About

Anna Ella Johnson
Born in Bath, In the united kingdom

Anna Ella Johnson

The Walt That Never Was: A Biography in Absence
It is a well-known fact — at least among those who insist on knowing well-known facts — that The Walt That Never Was is one of the most significant contributions to music history never to have taken place. Its absence has not only enriched the cultural imagination, but also the budgets of several research councils, three doctoral programs, and an alarming number of post-doctoral fellowships. In this respect, the work has achieved what most actual compositions fail to accomplish: perpetual relevance without the burden of existence. The origins of The Walt That Never Was are, fittingly, contested. Some argue that it was conceived in Vienna in the late nineteenth century, emerging out of the shadows of Strauss and his imitators. Others situate it firmly in the twentieth, perhaps as a forgotten experiment of the Second Viennese School. Still others, bolder and perhaps less concerned with chronology, suggest that it belongs to no time at all, a purely theoretical waltz whose primary function is to generate secondary literature. Ironically, this last camp has produced the most publications. The academic apparatus surrounding the work is impressive.

Annual conferences convene to discuss its stylistic innovations, its formal structure, and its imagined reception. Papers are delivered with great solemnity, complete with musical examples that are, of necessity, entirely hypothetical. The absence of a score has not deterred scholars from producing elaborate analyses, often complete with diagrams, Schenkerian reductions, and, in one regrettable instance, a holographic reconstruction that collapsed midway through its premiere. One might suppose that such a vacuum of primary material would pose a challenge to academic rigor. The opposite has proven true. In a system where careers are measured not in contributions to knowledge but in the number of lines on a curriculum vitae, The Walt That Never Was has proven inexhaustible. Every unanswered question is the promise of another grant; every silence in the archive is another special issue of a journal. It is not an exaggeration to say that the work has single-handedly sustained at least two academic departments through otherwise lean decades. The pedagogy of The Walt That Never Was is equally striking.

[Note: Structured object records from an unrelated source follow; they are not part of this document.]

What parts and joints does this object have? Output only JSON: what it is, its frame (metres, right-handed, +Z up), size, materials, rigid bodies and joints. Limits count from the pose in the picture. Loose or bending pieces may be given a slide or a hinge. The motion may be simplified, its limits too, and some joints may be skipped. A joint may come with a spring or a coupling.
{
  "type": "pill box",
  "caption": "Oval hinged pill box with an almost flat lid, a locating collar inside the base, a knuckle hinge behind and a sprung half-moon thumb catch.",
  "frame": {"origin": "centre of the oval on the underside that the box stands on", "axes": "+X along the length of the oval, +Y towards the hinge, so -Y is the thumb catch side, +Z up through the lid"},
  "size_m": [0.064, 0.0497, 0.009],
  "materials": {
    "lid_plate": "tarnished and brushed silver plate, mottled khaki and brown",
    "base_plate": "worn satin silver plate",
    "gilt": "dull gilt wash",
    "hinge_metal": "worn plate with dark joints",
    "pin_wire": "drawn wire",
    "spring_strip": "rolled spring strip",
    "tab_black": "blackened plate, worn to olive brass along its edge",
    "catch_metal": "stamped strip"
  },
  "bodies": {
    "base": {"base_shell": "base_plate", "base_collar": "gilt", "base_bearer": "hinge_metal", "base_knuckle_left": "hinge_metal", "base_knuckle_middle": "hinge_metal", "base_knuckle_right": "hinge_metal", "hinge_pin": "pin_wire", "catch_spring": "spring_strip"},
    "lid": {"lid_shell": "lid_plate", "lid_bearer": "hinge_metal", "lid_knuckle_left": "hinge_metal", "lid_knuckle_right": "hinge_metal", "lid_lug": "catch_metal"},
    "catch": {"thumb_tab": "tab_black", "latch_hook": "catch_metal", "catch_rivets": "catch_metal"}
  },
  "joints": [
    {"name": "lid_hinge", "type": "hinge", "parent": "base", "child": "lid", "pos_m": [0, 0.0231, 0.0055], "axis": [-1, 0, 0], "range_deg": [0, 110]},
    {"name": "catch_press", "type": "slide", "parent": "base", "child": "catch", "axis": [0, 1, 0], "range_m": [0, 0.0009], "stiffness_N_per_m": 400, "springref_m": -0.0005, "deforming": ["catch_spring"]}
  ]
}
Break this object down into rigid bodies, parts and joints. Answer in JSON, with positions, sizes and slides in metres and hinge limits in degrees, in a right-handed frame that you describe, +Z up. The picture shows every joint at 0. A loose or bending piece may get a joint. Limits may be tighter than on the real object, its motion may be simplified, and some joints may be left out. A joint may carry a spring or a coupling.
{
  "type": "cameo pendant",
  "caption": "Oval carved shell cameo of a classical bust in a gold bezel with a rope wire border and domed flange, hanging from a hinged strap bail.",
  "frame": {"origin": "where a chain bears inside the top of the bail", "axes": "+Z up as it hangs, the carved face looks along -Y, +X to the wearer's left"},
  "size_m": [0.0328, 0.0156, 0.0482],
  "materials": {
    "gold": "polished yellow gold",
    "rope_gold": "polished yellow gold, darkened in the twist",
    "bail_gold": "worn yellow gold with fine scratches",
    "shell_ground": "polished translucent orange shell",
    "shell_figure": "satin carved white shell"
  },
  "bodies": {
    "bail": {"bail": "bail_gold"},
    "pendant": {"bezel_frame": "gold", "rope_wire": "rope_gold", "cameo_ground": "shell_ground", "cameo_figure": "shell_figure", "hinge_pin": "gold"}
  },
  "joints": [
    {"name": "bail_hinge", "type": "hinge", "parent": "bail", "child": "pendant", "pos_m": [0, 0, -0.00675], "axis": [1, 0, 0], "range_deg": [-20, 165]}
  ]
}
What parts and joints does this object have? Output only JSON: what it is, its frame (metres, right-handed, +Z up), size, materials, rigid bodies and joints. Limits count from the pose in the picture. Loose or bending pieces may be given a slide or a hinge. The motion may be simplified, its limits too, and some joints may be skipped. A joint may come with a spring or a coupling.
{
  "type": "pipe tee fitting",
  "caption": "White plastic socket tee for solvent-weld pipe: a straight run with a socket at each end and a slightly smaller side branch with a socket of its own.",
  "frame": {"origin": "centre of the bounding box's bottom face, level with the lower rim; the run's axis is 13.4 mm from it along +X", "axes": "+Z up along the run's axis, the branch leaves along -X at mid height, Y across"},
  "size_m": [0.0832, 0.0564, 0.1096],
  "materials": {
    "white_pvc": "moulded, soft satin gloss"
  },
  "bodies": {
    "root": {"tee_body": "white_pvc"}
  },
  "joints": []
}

Undergraduate modules on “Imaginary Musicology” routinely devote entire weeks to the waltz. Students, unburdened by the necessity of listening to an actual composition, are encouraged to “interpret the silence” and submit essays footnoting works that do not exist in editions that were never published. External examiners have consistently praised the intellectual creativity of this exercise, though some have quietly confessed to wondering whether they are paid to evaluate papers or to participate in a performance art piece that accidentally achieved accreditation. Graduate students, meanwhile, have found in the waltz an almost limitless dissertation topic. One PhD thesis explored its socio-political implications in interwar Europe, another its “sonic resistance” to capitalism, and yet another its influence on dance cultures of the global South. None felt compelled to mention that the waltz itself was entirely imaginary. Indeed, the omission was often treated as evidence of critical sophistication. To point out the absence of the work, after all, would be naïve; the true scholar knows that the object of study is secondary to the performance of studying it.

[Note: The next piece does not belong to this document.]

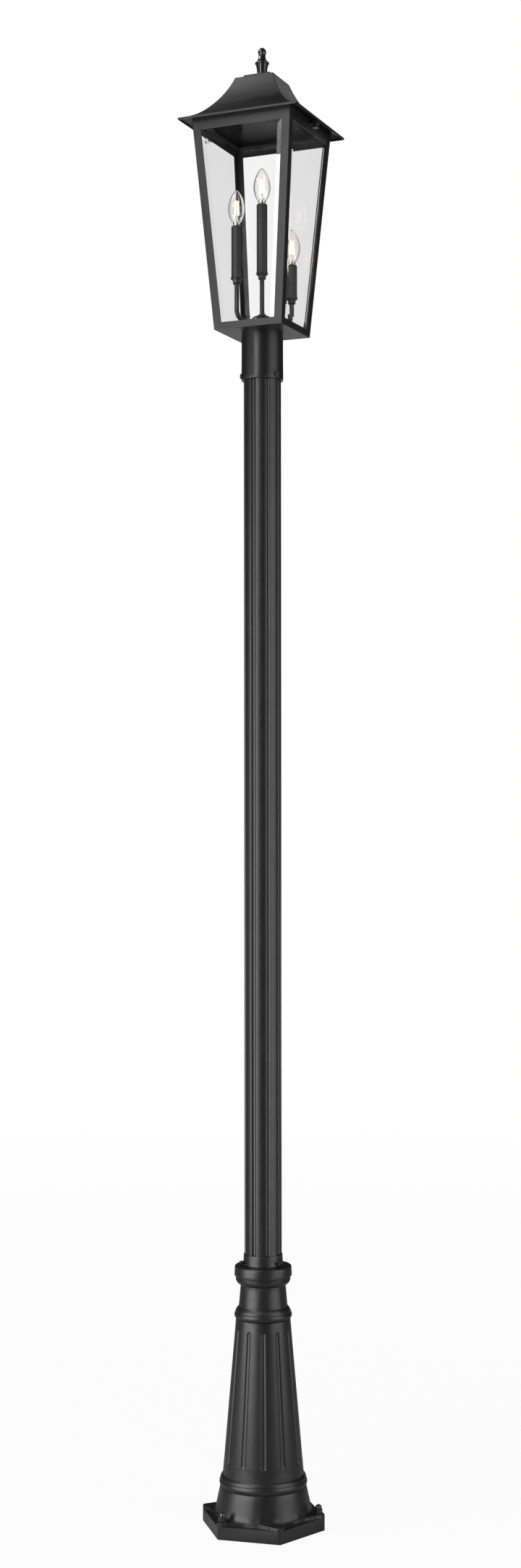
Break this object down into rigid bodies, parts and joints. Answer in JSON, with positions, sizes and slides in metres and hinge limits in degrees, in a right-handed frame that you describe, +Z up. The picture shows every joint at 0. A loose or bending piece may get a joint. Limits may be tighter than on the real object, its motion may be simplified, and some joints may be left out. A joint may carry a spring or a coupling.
{
  "type": "garden lamp post",
  "caption": "Tall black garden lamp post: fluted cast base on a hexagonal foot, grooved tube and a tapered square glass lantern with candle lamps under a bell roof.",
  "frame": {"origin": "centre of the base's underside, on the ground, on the post's axis", "axes": "+Z up the post; X and Y square to the lantern's four sides, with the roof's thumb screws on X"},
  "size_m": [0.2586, 0.2586, 3.019],
  "materials": {
    "base_paint": "black powder coat, satin, on cast aluminium",
    "post_paint": "black powder coat, satin, on extruded aluminium",
    "sheet_paint": "black powder coat, satin, on folded sheet steel",
    "roof_paint": "black powder coat, satin, on pressed sheet steel",
    "finial_gloss": "gloss black enamel on turned aluminium",
    "anchor_gloss": "gloss black on steel",
    "screw_black": "black finished steel",
    "plated_steel": "bright zinc plate",
    "pane_glass": "clear plate glass with a ground and polished bevel",
    "cluster_paint": "black powder coat, satin",
    "sleeve_black": "black moulded candle cover",
    "socket_plastic": "moulded lampholder body",
    "lamp_metal": "bright pressed metal",
    "lamp_glass": "clear blown glass",
    "filament": "amber coated light sticks on fine wires"
  },
  "bodies": {
    "root": {"base_casting": "base_paint", "anchor_washers": "anchor_gloss", "anchor_nuts": "anchor_gloss", "base_collar": "base_paint", "collar_set_screws": "screw_black", "fluted_post": "post_paint", "post_fitter": "post_paint", "fitter_set_screws": "screw_black", "bottom_plate": "sheet_paint", "bottom_frame": "sheet_paint", "top_frame": "sheet_paint", "corner_post_front": "sheet_paint", "corner_post_right": "sheet_paint", "corner_post_back": "sheet_paint", "corner_post_left": "sheet_paint", "glass_pane_front": "pane_glass", "glass_pane_right": "pane_glass", "glass_pane_back": "pane_glass", "glass_pane_left": "pane_glass", "glass_clips": "sheet_paint", "lamp_hub": "cluster_paint", "cluster_nipple": "plated_steel", "cluster_locknut": "plated_steel", "rod_nut": "cluster_paint", "centre_rod": "cluster_paint", "lamp_arm_left": "cluster_paint", "lamp_arm_right": "cluster_paint", "candle_cup_centre": "cluster_paint", "candle_cup_left": "cluster_paint", "candle_cup_right": "cluster_paint", "candle_sleeve_centre": "sleeve_black", "candle_sleeve_left": "sleeve_black", "candle_sleeve_right": "sleeve_black", "lamp_socket_centre": "socket_plastic", "lamp_socket_left": "socket_plastic", "lamp_socket_right": "socket_plastic"},
    "roof": {"roof_shell": "roof_paint", "roof_ring": "roof_paint", "roof_ring_nuts": "plated_steel", "roof_cap": "roof_paint", "finial": "finial_gloss", "finial_stud": "plated_steel", "finial_nut": "plated_steel"},
    "thumb_screw_left": {"thumb_screw_left": "screw_black"},
    "thumb_screw_right": {"thumb_screw_right": "screw_black"},
    "lamp_centre": {"lamp_cap_centre": "lamp_metal", "lamp_glass_centre": "lamp_glass", "lamp_filaments_centre": "filament"},
    "lamp_left": {"lamp_cap_left": "lamp_metal", "lamp_glass_left": "lamp_glass", "lamp_filaments_left": "filament"},
    "lamp_right": {"lamp_cap_right": "lamp_metal", "lamp_glass_right": "lamp_glass", "lamp_filaments_right": "filament"}
  },
  "joints": [
    {"name": "roof_lift", "type": "slide", "parent": "root", "child": "roof", "axis": [0, 0, 1], "range_m": [0, 0.2]},
    {"name": "thumb_screw_left_turn", "type": "hinge", "parent": "root", "child": "thumb_screw_left", "pos_m": [-0.118, 0, 2.8455], "axis": [0, 0, 1], "continuous": true},
    {"name": "thumb_screw_right_turn", "type": "hinge", "parent": "root", "child": "thumb_screw_right", "pos_m": [0.118, 0, 2.8455], "axis": [0, 0, 1], "continuous": true},
    {"name": "lamp_centre_turn", "type": "hinge", "parent": "root", "child": "lamp_centre", "pos_m": [0, 0, 2.6986], "axis": [0, 0, 1], "continuous": true},
    {"name": "lamp_left_turn", "type": "hinge", "parent": "root", "child": "lamp_left", "pos_m": [-0.03285, -0.05258, 2.6445], "axis": [0, 0, 1], "continuous": true},
    {"name": "lamp_right_turn", "type": "hinge", "parent": "root", "child": "lamp_right", "pos_m": [0.0446, 0.04307, 2.5794], "axis": [0, 0, 1], "continuous": true}
  ]
}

It would be unfair, however, to suggest that the academy alone has profited. Funding councils, too, have discovered in The Walt That Never Was a reliable means of disbursing money without the risk of measurable outcomes. Projects to digitize the nonexistent score, to archive its fictional manuscripts, and to commission performances of silence under its name have all been generously supported. One particularly lucrative collaboration between three European universities resulted in a seven-volume critical edition consisting entirely of blank staves. The set retails for €499 and is currently out of stock. Critics outside the academy have occasionally raised objections.

Journalists, less patient with elaborate theories, have accused the scholarly community of indulging in collective delusion. Practitioners in the arts have wondered aloud whether the energy might be better spent on actual compositions. These criticisms, however, only reinforce the prestige of the waltz within academic circles. Like all successful research topics, it thrives on incomprehension from the outside world. To not understand it is to prove its sophistication; to understand it too quickly is to reveal oneself as unserious. In its own perverse way, The Walt That Never Was has become the perfect academic object: infinitely interpretable, eternally unresolvable, and fundamentally harmless. It demands no rehearsal space, no orchestra, no royalties. It cannot be reviewed unfavorably, for there is nothing to hear. Its bibliography expands while its subject remains unchanged, a scholar’s paradise where progress is measured by the multiplication of references.

One is reminded of Borges’s description of a map the size of the empire it depicts. The cartographers of The Walt That Never Was have produced a literature that vastly exceeds its subject, a sprawling academic continent built on a musical island that does not exist. If this seems absurd, it is only because one has not spent enough time in a faculty meeting. In the end, the biography of The Walt That Never Was is the biography of academic culture itself: a grand waltz of citations, danced in circles, set to music that never plays. It is the waltz we are all still performing, whether we admit it or not.